The Chemelot Industrial Park location was selected for its established industrial ecosystem, including shared utilities and logistics infrastructure—factors that can reduce project execution risk and support reliable input and output flows. Reju also said the project is intended to enable fully traceable circular supply chains, strengthening verification and improving the displacement of virgin fibres.

The Dutch award comes as Reju is scaling across multiple geographies.

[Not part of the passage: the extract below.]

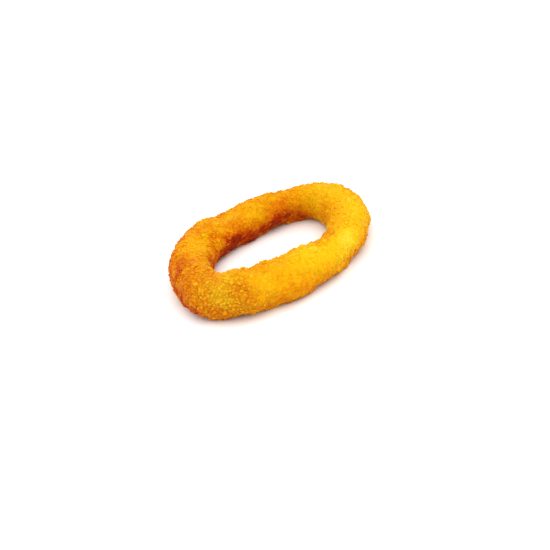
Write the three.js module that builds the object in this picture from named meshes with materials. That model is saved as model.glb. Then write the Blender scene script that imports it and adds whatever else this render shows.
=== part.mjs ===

The company recently announced plans for a new circular textile hub in Lacq, France, which will use its proprietary depolymerisation process to convert textiles sourced from French waste streams into rBHET—an intermediate used to produce new polyester, branded by the company as Reju PET.

Reju has also set out plans for its first US industrial facility in Rochester, New York, intended to complement its existing demonstration operations. The company’s demo plant, Regeneration Hub Zero, is already running in Frankfurt, giving it an operational base as it moves from demonstration to industrial deployment.

With the NIKI funding, Reju’s Chemelot development signals another step toward scaling textile-to-textile regeneration from early plants into larger, repeatable hubs—an approach the company says could be replicated across Europe to support circular materials at meaningful volume.